Rockford’s economy, however, needed close attention, and Scott didn’t provide it. The effects of NAFTA, permanent normal trade relations with China, and the corporate mergers and consolidation of the 1990’s had begun to hit Rockford hard, and the damage was only compounded by the general collapse of the American economy in the wake of September 11. Scott didn’t put much effort into fighting to retain manufacturers who make up the core of the local economy, and the Rockford area lost over 11,000 jobs during his term. With unemployment in the city in the low double digits, few voters were excited about the prospect of giving him another four years.
“In a two-man race,” I wrote in this space in March, “Morrissey might well have a chance at beating Doug Scott; in a three-person race, however, Scott will return to the mayor’s office.” Despite Doug Scott’s lackluster performance, as the race shaped up, I saw little reason to revise that prediction. While the Republican candidate, Gloria Cardenas Cudia, had little money, she did have the party label, even though some prominent Republicans were publicly supporting Morrissey and more were quietly doing so. Morrissey’s campaign was frustratingly content-free; while he mercilessly exposed Doug Scott’s failures as mayor, he offered very few specific proposals of his own, preferring to talk about “leadership” and “vision” and “results” and “participation” and “lines of communication”—not the sort of campaign rhetoric that guarantees a high turnout on election day.

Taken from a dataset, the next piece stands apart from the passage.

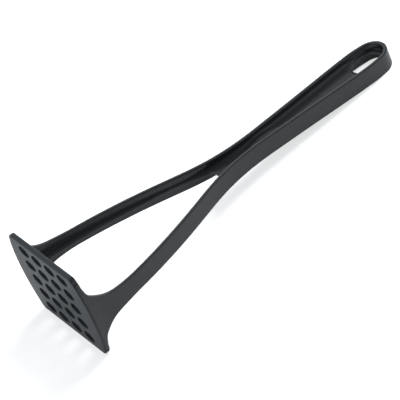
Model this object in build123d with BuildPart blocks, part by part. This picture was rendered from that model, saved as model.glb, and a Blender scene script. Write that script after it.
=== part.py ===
"""One-hand potato masher moulded in nylon: a looped handle frame and a perforated plate.

Millimetres. +Z runs up the handle, X is the spread of the two legs, Y is the depth of the band.
The origin is the centre of the plate's underside.
"""
from build123d import *
from math import cos, radians, sin
import os

# Overall sizes
overall_length = 273.7
foot_half_width = 44.4
clearance = 0.1
overrun = 1.0

# Outline of the frame, seen from the front
shin_height = 31.0
shin_inset = 5.0
foot_lean = 17.0
shin_lean = 9.5
waist_height_share = 0.5663
waist_half_width = 8.0
grip_end_drop = 24.7
grip_half_width = 12.5
end_radius = 11.7
end_lean = 8.0

# Places along a stretch: share of its height, and share of the change in half-width still to come
foot_shares = ((0.38, 0.42), (0.65, 0.28))
leg_shares = ((0.277, 0.762), (0.543, 0.436), (0.806, 0.098))
grip_shares = ((0.236, 0.889), (0.613, 0.453))

# Section of the band
band_depth = 12.3
wall_thickness = 2.4
web_thickness = 2.4

# Feet, where the band spreads over the sides of the plate
foot_depth = 56.0
foot_spread_rise = 9.0
foot_spread_depth = 48.0
foot_spread_shares = ((0.05, 0.62), (0.13, 0.44), (0.31, 0.20), (0.60, 0.053))
spread_slope = 0.3
spread_pull_share = 0.5
foot_sections = 7
foot_stations = 5
upper_stations = 16
bow_radius = 78.0

# Gap between the legs
gap_foot_inset = 9.8
gap_shin_drop = 10.0
gap_shin_inset = 6.4
gap_shares = ((0.30, 0.832), (0.60, 0.555), (0.87, 0.233))
crotch_drop = 24.1
crotch_radius = 6.3
crotch_lean = 21.0
gap_lean = 4.0

# Hanging eye and the domed oval pad at the waist
eye_half_width = 9.4
eye_half_height = 11.0
eye_drop = 16.5
pad_half_width = 5.4
pad_half_height = 14.5
pad_rise = 15.5
pad_bulge = 1.8

# Plate
plate_depth = 64.0
plate_thickness = 3.7
plate_corner_radius = 3.5
plate_chamfer = 0.4
lip_thickness = 0.8
tongue_height_share = 0.5

# Oval holes
hole_length = 12.0
hole_width = 6.9
hole_pitch_x = 15.5
hole_pitch_y = 12.15
hole_columns = 4
hole_rows = 5

# Tongue on each foot and its groove in the plate
tongue_reach = 0.9
tongue_height = 1.2
tongue_length = 44.0


def between(start, end, share):
    """Value that lies the given share of the way from start to end."""
    return start + (end - start) * share


def stretch(start, end, shares):
    """Points from start to end, with the places between given as shares of height and half-width."""
    (start_x, start_z), (end_x, end_z) = start, end
    inner = [(between(end_x, start_x, wide), between(start_z, end_z, high)) for high, wide in shares]
    return [start, *inner, end]


def lean(angle):
    """Direction that rises and leans inwards by an angle from the vertical."""
    return (-sin(radians(angle)), cos(radians(angle)))


# Heights and half-widths that follow from the sizes above
shin_half_width = foot_half_width - shin_inset
waist_height = overall_length * waist_height_share
grip_height = overall_length - grip_end_drop
eye_height = overall_length - eye_drop
pad_height = waist_height + pad_rise
crotch_height = waist_height - crotch_drop
foot_spread_height = shin_height + foot_spread_rise
gap_foot_half_width = foot_half_width - gap_foot_inset
gap_shin_height = shin_height - gap_shin_drop
gap_shin_half_width = shin_half_width - gap_shin_inset

# Corner points of the outline
end_centre_height = overall_length - end_radius
foot_point = (foot_half_width, 0)
shin_point = (shin_half_width, shin_height)
waist_point = (waist_half_width, waist_height)
grip_point = (grip_half_width, grip_height)
shoulder_point = (end_radius * cos(radians(end_lean)), end_centre_height + end_radius * sin(radians(end_lean)))
end_point = (0, overall_length)

# Corner points of the gap
crotch_centre_height = crotch_height - crotch_radius
crotch_point = (
    crotch_radius * cos(radians(crotch_lean)),
    crotch_centre_height + crotch_radius * sin(radians(crotch_lean)),
)
crotch_quarter_point = (
    crotch_radius * sin(radians(30)),
    crotch_centre_height + crotch_radius * cos(radians(30)),
)
crotch_top = (0, crotch_height)
gap_line = stretch((gap_shin_half_width, gap_shin_height), crotch_point, gap_shares)[:-1]
gap_line = [(gap_foot_half_width, 0), *gap_line]

# Seat of a foot in the plate, deep enough for its sloping wall
seat_depth = wall_thickness + plate_thickness * sin(radians(foot_lean)) + clearance

# Edge of a foot in the side view
foot_bottom = lip_thickness + clearance
spread_pulls = [spread_pull_share, spread_pull_share]
spread_line = stretch((foot_spread_depth / 2, plate_thickness), (band_depth / 2, foot_spread_height), foot_spread_shares)

# Outer line of a foot, of a leg and of one side of the grip
foot_line = stretch(foot_point, shin_point, foot_shares)
leg_line = stretch(shin_point, waist_point, leg_shares)
grip_line = stretch(waist_point, grip_point, grip_shares)

# Outer line of one side of the frame: its foot, and its leg and grip
with BuildLine() as side_lines:
    foot_edge = Spline(*foot_line, tangents=[lean(foot_lean), lean(shin_lean)])
    upper_edge = Spline(*leg_line, *grip_line[1:], shoulder_point, tangents=[lean(shin_lean), lean(end_lean)])


def inset(edge, distance, count):
    """Spline that follows an edge at a distance inside it."""
    points = []
    for i in range(count + 1):
        point = edge @ (i / count)
        slope = edge % (i / count)
        points.append((point.X - distance * slope.Y, point.Y + distance * slope.X))
    return Spline(*points, tangents=[edge % 0, edge % 1])


def inside(distance):
    """Closed line at a distance inside the frame's outline, as if it had no gap between the legs."""
    with BuildLine() as line:
        lower = inset(foot_edge, distance, foot_stations)
        upper = inset(upper_edge, distance, upper_stations)
        quarter = (
            (end_radius - distance) * sin(radians(45)),
            end_centre_height + (end_radius - distance) * cos(radians(45)),
        )
        ThreePointArc(upper @ 1, quarter, (0, overall_length - distance))
        mirror(about=Plane.YZ)
        Line(lower @ 0, (-(lower @ 0).X, (lower @ 0).Y))
    return line


# Wall that runs up one leg, round the end and down the other
with BuildSketch(Plane.XZ) as band:
    make_face(inside(0).line)
    make_face(inside(wall_thickness).line, mode=Mode.SUBTRACT)
    Rectangle(2 * foot_half_width + overrun, 2 * shin_height, mode=Mode.SUBTRACT)

# Gap between the legs
with BuildSketch(Plane.XZ) as gap:
    with BuildLine() as gap_edges:
        Spline(*gap_line, crotch_point, tangents=[lean(gap_lean), lean(crotch_lean)])
        ThreePointArc(crotch_point, crotch_quarter_point, crotch_top)
        mirror(about=Plane.YZ)
        Line(gap_line[0], (-gap_foot_half_width, 0))
    make_face()

# Web that joins the walls, at the middle of their depth
with BuildSketch(Plane.XZ) as web:
    make_face(inside(wall_thickness / 2).line)
    add(gap.sketch_local, mode=Mode.SUBTRACT)
    with Locations((0, eye_height)):
        Ellipse(eye_half_width, eye_half_height, mode=Mode.SUBTRACT)
    Rectangle(2 * foot_half_width, 2 * (plate_thickness + clearance), mode=Mode.SUBTRACT)

# Side view of the frame: the feet spread over the sides of the plate
with BuildSketch(Plane.YZ) as side_view:
    with BuildLine():
        Polyline((0, foot_bottom), (foot_depth / 2, foot_bottom), (foot_depth / 2, plate_thickness), spread_line[0])
        Spline(*spread_line, tangents=[(-1, spread_slope), (0, 1)], tangent_scalars=spread_pulls)
        Polyline(spread_line[-1], (band_depth / 2, overall_length + overrun), (0, overall_length + overrun))
        mirror(about=Plane.YZ)
    make_face()

# One foot's wall: level sections that follow the bowed side of the plate and flatten out upwards
with BuildPart() as foot:
    for i in range(foot_sections):
        point = foot_edge @ (i / (foot_sections - 1))
        slope = foot_edge % (i / (foot_sections - 1))
        reach = foot_depth / 2 + overrun
        bow = (1 - point.Y / shin_height) ** 2 * reach**2 / (2 * bow_radius)
        inner = point.X - wall_thickness / slope.Y
        with BuildSketch(Plane.XY.offset(point.Y)):
            with BuildLine():
                Spline((point.X - bow, -reach), (point.X, 0), (point.X - bow, reach))
                Line((point.X - bow, reach), (inner - bow, reach))
                Spline((inner - bow, reach), (inner, 0), (inner - bow, -reach))
                Line((inner - bow, -reach), (point.X - bow, -reach))
            make_face()
    loft()

# Radii of the domed pad across the handle and along it
pad_across_radius = (pad_half_width**2 + pad_bulge**2) / (2 * pad_bulge)
pad_along_radius = (pad_half_height**2 + pad_bulge**2) / (2 * pad_bulge)
pad_root = web_thickness / 4
pad_cover = pad_root + pad_bulge + overrun

# Domed pad: the outermost part of a ring that lies across the handle, rooted in the web
with BuildPart() as pad:
    with Locations((0, pad_along_radius - pad_bulge - web_thickness / 2, pad_height)):
        Torus(pad_along_radius - pad_across_radius, pad_across_radius, rotation=(0, 90, 0))
    with Locations((0, -pad_root - pad_cover / 2, pad_height)):
        Box(2 * (pad_half_width + pad_root), pad_cover, 2 * (pad_half_height + wall_thickness), mode=Mode.INTERSECT)

# Outline of the plate, bowed along the feet
with BuildSketch() as plate_outline:
    Rectangle(2 * foot_half_width, plate_depth)
    with Locations((foot_half_width - bow_radius, 0)):
        Circle(bow_radius, mode=Mode.INTERSECT)
    with Locations((bow_radius - foot_half_width, 0)):
        Circle(bow_radius, mode=Mode.INTERSECT)
    fillet(plate_outline.vertices(), plate_corner_radius)


def strip(outer, inner, length):
    """Strips along both bowed sides of the plate, between two distances in from its outline."""
    with BuildSketch() as strips:
        offset(plate_outline.sketch, amount=-outer)
        offset(plate_outline.sketch, amount=-inner, mode=Mode.SUBTRACT)
        Rectangle(2 * foot_half_width, length, mode=Mode.INTERSECT)
    return strips.sketch


heel_depth = seat_depth - clearance
tongue_bottom = between(foot_bottom, plate_thickness, tongue_height_share) - tongue_height / 2

with BuildPart() as handle_frame:
    extrude(band.sketch, amount=foot_depth / 2 + overrun, both=True)
    add(foot.part)
    mirror(foot.part, about=Plane.YZ)
    extrude(web.sketch, amount=web_thickness / 2, both=True)
    extrude(side_view.sketch, amount=foot_half_width + overrun, both=True, mode=Mode.INTERSECT)
    with BuildSketch(Plane.XY.offset(foot_bottom)):
        add(strip(wall_thickness / 2, heel_depth, foot_depth))
    extrude(amount=plate_thickness - foot_bottom)
    with BuildSketch(Plane.XY.offset(tongue_bottom)):
        add(strip(wall_thickness, heel_depth + tongue_reach, tongue_length))
    extrude(amount=tongue_height)
    add(pad.part)
handle_frame.part.label = "handle_frame"

with BuildPart() as mashing_plate:
    extrude(plate_outline.sketch, amount=plate_thickness)
    levels = mashing_plate.edges().group_by(Axis.Z)
    chamfer(levels[0] + levels[-1], plate_chamfer)
    with BuildSketch():
        with GridLocations(hole_pitch_x, hole_pitch_y, hole_columns, hole_rows):
            Ellipse(hole_length / 2, hole_width / 2)
    extrude(amount=plate_thickness, mode=Mode.SUBTRACT)
    with BuildSketch(Plane.XY.offset(lip_thickness)):
        add(strip(0, seat_depth, foot_depth + 2 * clearance))
    extrude(amount=plate_thickness, mode=Mode.SUBTRACT)
    with BuildSketch(Plane.XY.offset(tongue_bottom - clearance)):
        add(strip(wall_thickness, seat_depth + tongue_reach, tongue_length + 2 * clearance))
    extrude(amount=tongue_height + 2 * clearance, mode=Mode.SUBTRACT)
mashing_plate.part.label = "mashing_plate"

os.makedirs("parts", exist_ok=True)
for piece in (handle_frame, mashing_plate):
    export_step(piece.part, f"parts/{piece.part.label}.step")
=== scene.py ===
"""Dresses the potato masher's CAD frame: satin black nylon, soft studio light and the photograph's camera.

Metres. +Z runs up the handle, X is the spread of the legs, Y is the depth of the band, and -Y faces up in the
photograph, where the masher lies on its back.
"""

import logging
import math
from dataclasses import dataclass
from enum import Enum

import bmesh
import bpy
from mathutils import Matrix, Vector

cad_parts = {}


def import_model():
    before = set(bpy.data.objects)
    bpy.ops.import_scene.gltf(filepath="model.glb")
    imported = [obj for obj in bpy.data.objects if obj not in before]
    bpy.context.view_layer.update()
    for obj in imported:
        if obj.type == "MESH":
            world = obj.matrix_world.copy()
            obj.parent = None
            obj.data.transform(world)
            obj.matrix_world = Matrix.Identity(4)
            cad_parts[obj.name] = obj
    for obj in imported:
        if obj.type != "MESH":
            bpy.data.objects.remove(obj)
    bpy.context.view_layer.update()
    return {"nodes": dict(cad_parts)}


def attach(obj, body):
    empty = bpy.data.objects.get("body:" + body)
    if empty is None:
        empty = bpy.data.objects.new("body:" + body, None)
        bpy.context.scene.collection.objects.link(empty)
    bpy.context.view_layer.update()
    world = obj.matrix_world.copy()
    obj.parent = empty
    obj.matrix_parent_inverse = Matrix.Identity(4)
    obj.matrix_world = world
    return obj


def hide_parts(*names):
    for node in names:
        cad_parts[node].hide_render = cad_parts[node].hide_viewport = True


LOG = logging.getLogger("masher")

Point = tuple[float, float, float]
Colour = tuple[float, float, float, float]
Span = tuple[float, float]

WHITE: Colour = (1.0, 1.0, 1.0, 1.0)
COOL_WHITE: Point = (0.91, 0.965, 1.0)
# Half the length and half the width of the area of the plate that holds the holes.
HOLE_FIELD: Span = (0.0298, 0.0292)


class Node(Enum):
    """CAD nodes of the masher."""

    FRAME = "handle_frame"
    PLATE = "mashing_plate"


class Ray(Enum):
    """Rays that see the bright surroundings at full strength."""

    CAMERA = "Is Camera Ray"
    GLOSSY = "Is Glossy Ray"
    TRANSMISSION = "Is Transmission Ray"


class Blend(Enum):
    """Kinds of value that a Mix node mixes, by the ending of its sockets' identifiers."""

    FLOAT = "Float"
    VECTOR = "Vector"


def add_object(name: str, data: bpy.types.ID) -> bpy.types.Object:
    """Makes an object and links it to the scene.

    Args:
        name: The object's name.
        data: Its mesh, light or camera.

    Returns:
        The new object.
    """
    made = bpy.data.objects.new(name, data)
    bpy.context.scene.collection.objects.link(made)
    return made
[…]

And, in fact, as the sun set in a glorious display of oranges and purples that evening, the local news stations reported that turnout had been lighter than predicted. In the end, over 13 percent of the voters who had come to the polls in 2001 simply stayed home. It should have meant that my prediction came true.
It didn’t.
The Democratic machine did its job: Doug Scott received only 835 fewer votes than he did in 2001—a loss of 5.75 percent, which meant that he actually captured a larger percentage of those who did vote. The big surprise, however, was that the election turned out not to be a three-person race at all. While Cardenas Cudia never had a chance of winning, or even of placing second, she scraped together only about 500 more votes than Doug Scott lost. With turnout down by about 5,200 votes, Morrissey picked up the rest of the difference, vaulting ahead of Doug Scott by 4,613 votes. The mayor’s office in the second-largest city in Illinois had gone to a 36-year-old independent.
I did get something right: “When the votes are counted on April 5,” I had written, “the Republican Party will likely become the third party in Rockford.” In fact, that’s an understatement: It’s become more of a footnote than a party. In their act of self-immolation, however, the Republicans helped accomplish something that they had been unable to do themselves: bring to an end the long night of Democratic rule in Rockford.